Economic team lead by Mr Hafiz Sheikh has caused major disaster to Pakistan economy.On top of it FBR has failed the nation by not raising tax to GDP ratio. With huge short term borrowing,Pakistan has entered classic debt trap
@Logic: Borrowing in local currency is not bad per se but it looks like that unlike World Bank, ADB and IMF the loans given by local banks were of much shorter maturity and also a much higher interest rate putting the country further into a debt trap.
Ofcourse borrowing in foreign currency also has its own issues and Pakistan is already facing them. The imports are getting artifically compressed because the country does not have enough foreign exchange to pay for. If debt servicing itself takes up a large chunk of forex earned through exports and remittances there will be that much less left over for other necessary imports.

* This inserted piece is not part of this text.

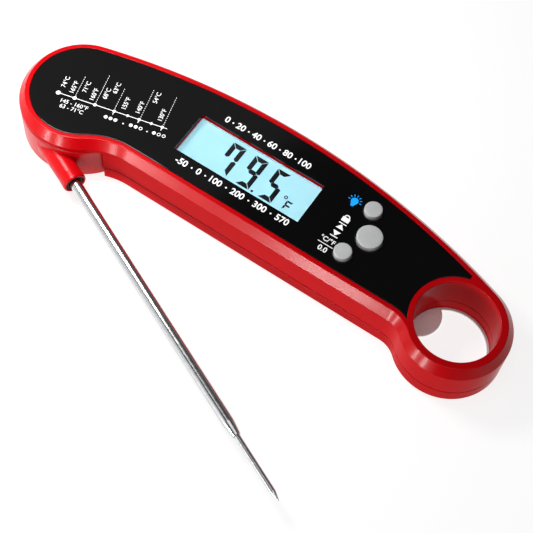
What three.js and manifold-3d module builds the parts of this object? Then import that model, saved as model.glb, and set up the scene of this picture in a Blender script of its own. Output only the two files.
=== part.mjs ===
// Folding digital meat thermometer: a handle with a display and three buttons, a finger-hole ring with a
// bottle-opener plate at one end, and a steel probe on a hub that folds along the handle's lower edge.
// Millimetres. +X runs along the handle from hinge to ring, +Y to its upper edge, +Z out of the display face;
// the origin lies on the flat back.
import * as THREE from 'three';
import { mergeVertices } from 'three/addons/utils/BufferGeometryUtils.js';
import Module from 'manifold-3d';

const wasm = await Module();
wasm.setup();

// ---- handle ----
const THICK = 17.0;          // back to face
const PARTING = 5.5;         // height of the joint between the two shells
const GAP = 0.3;             // clearance between neighbouring pieces
const PIVOT = [-63.6, 0];    // fold axis
const RING = [63.6, -1.65];  // finger-hole axis
const PIVOT_R = 18.6;        // outline radius round the hinge
const RING_R = 16.0;         // outline radius round the finger hole
const HOLE_R = 11.9;
const TOP_R = 230.6;         // long bulging upper edge
const LOWER_Y = -10.9;       // straight lower edge
const NECK_R = 20;           // hollow between the hinge and the lower edge
const HEEL_R = 8;            // hollow between the lower edge and the ring
const BEVEL_IN = 2.0;        // front bevel, measured inwards
const BEVEL_H = 2.9;         // front bevel, measured down
const WALL = 2.2;
const PLATE_Z = 14.4;        // underside of the front plate
const FLOOR = 2.0;           // thickness of the back
const PANEL_INSET = 3.4;
const PANEL_T = 0.45;
const PANEL_RING_R = 13.7;
const WINDOW = { x0: -30.4, x1: 11.5, y0: -0.7, y1: 13.5 };

// ---- hinge and probe ----
const FOLD_ANGLE = -24.5;    // direction of the probe as drawn
const NECK_EDGE_X = -47.6;   // where the lower wall of the shells starts beside the hub
const POCKET_R = 19.1;
const ROOF_Z = 13.0;         // underside of the roof over the hub
const HUB_Z = [0.2, 12.7];
const AXIS_Z = 7.0;          // height of the probe above the back
const AXIS_OFF = 14.57;      // probe axis to fold axis
const ARM_R = 3.45;
const ARM_END = 21.3;        // mouth of the arm, along the probe from the fold axis
const TUBE_R = 1.75;
const NEEDLE_R = 0.85;
const TAPER = [106.3, 110.6];
const TIP_END = 131.3;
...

Two countries with identical debt to GDP ratio can have very different level of comfort with debt repayment depending on factor such as: 1) Foreign Debt servicing as a ratio of exports 2) Domestic debt servicing as a ratio of revenue collected by government
In turn these would depend on: 1) Maturity profile of the debt 2) Average interest rate of the debt 3) Mix of foreign and domestic debt 4) Tax to GDP ratio which determines the revenue the government collects.
I hope that helps.
Can someone reason why borrowing in local currency is worse than borrowing in foreign currency?
I would say it is us for who it is being borrowed for, why not borrow from us. I would be happier knowing 100% of debt is in local currency.
As far as duration is concerned, for sure there should be more of long term borrowing and duration mismatches should not be done only to reduce borrowing costs.
A good and well-written report and yes it is high time we looked at these indicators in terms of revenues etc rather than the broad measure of total GDP.